When working with French colleagues, respect their boundaries around personal time. Do not interpret their commitment to living well as lack of professional ambition. They can be intensely dedicated to their work — but they will not sacrifice the quality of their life for it, and they do not respect systems that demand this.

Internal Standards Over External Validation

French people are motivated by meeting their own standards of quality, not by earning external praise. From childhood, they develop strong internal benchmarks for what constitutes good work. The educational system grades rigorously and honestly, teaching self-assessment early.

In professional life, substantive competence matters more than enthusiastic feedback. Compliments from respected, competent authority carry weight; generic praise or motivational cheerleading does not.
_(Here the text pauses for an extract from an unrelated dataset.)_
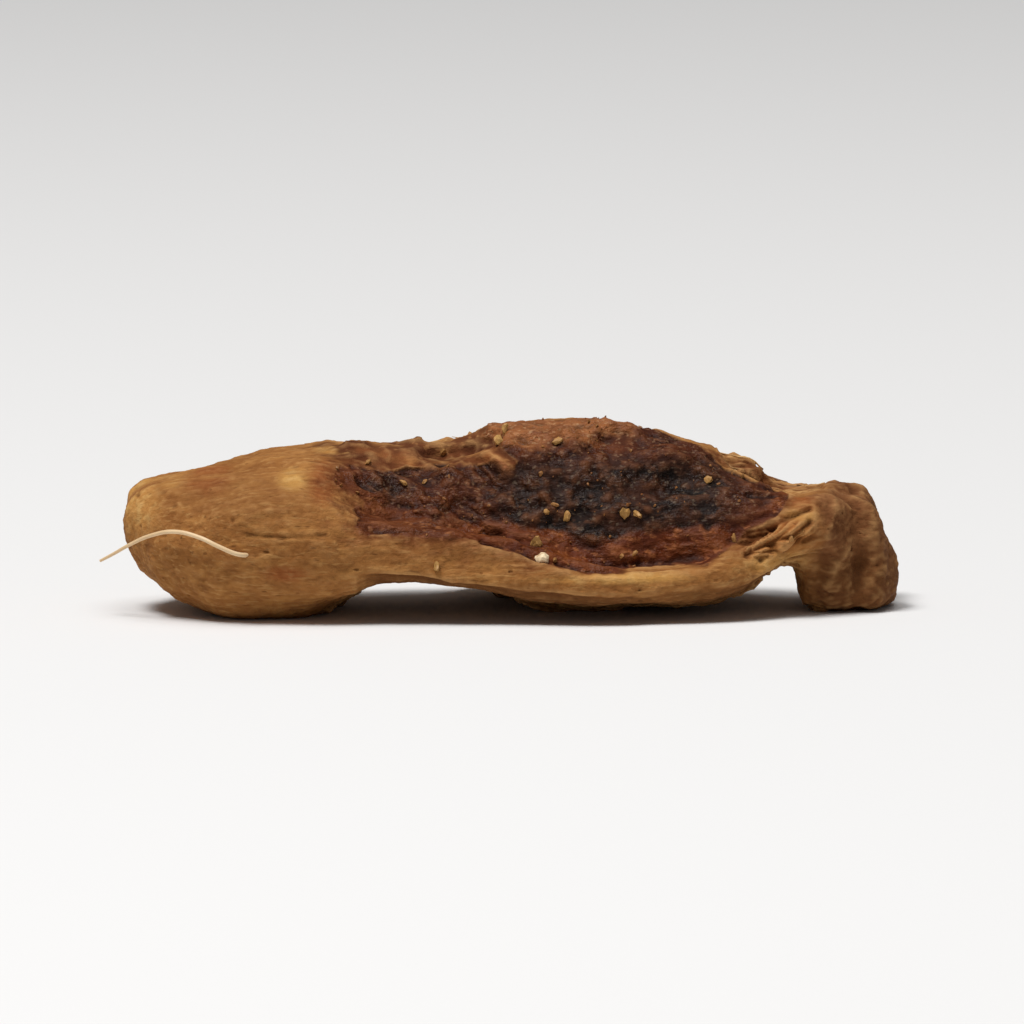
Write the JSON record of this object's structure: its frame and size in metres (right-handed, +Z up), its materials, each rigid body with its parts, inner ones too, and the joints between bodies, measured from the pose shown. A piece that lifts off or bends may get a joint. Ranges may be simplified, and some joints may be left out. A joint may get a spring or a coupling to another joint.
{
  "type": "calamus root chip",
  "caption": "Dried, cut chip of calamus root: a bridge-shaped splinter of tan rhizome flesh with wrinkled dark bark on one side.",
  "frame": {"origin": "on the surface that the chip rests on, in the middle of its length and depth", "axes": "+X along the grain, from the bare rounded lobe to the foot; +Y from the bark side to the split face behind; +Z up"},
  "size_m": [0.025, 0.0092, 0.0062],
  "materials": {
    "dried_rhizome": "dried, matt, fibrous tan flesh with wrinkled dark brown bark on one side"
  },
  "bodies": {
    "root": {"calamus_root_chip": "dried_rhizome"}
  },
  "joints": []
}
If you want to motivate French colleagues, respect their intelligence by providing honest evaluation rather than inflated encouragement. They want to know where they genuinely stand, not be reassured. Excessive positive feedback may actually undermine your credibility. The French are their own toughest critics, and they trust their own judgment of quality more than external validation.

Mastery of One’s Domain as Identity and Purpose

French people are deeply motivated by becoming excellent at what they do. The concept of métier — one’s craft, discipline, or domain of expertise — connects work to identity. A French professional does not merely do a job; they practice a craft they have committed to mastering over time.
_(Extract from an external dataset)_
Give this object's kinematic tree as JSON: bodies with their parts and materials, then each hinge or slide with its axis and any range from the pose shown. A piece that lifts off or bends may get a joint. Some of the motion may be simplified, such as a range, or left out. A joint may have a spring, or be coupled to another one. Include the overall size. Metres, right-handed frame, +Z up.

This pursuit of mastery is personally meaningful because it is tied to who they are. Respect goes to those who demonstrate genuine depth in their field, whether they are engineers, teachers, artisans, or executives.

When working with French colleagues, recognize and engage their expertise. Give them opportunities to deepen their mastery. Assignments that develop their capabilities motivate more than assignments that merely fill time. They want to become better at what they do because their competence is part of their identity.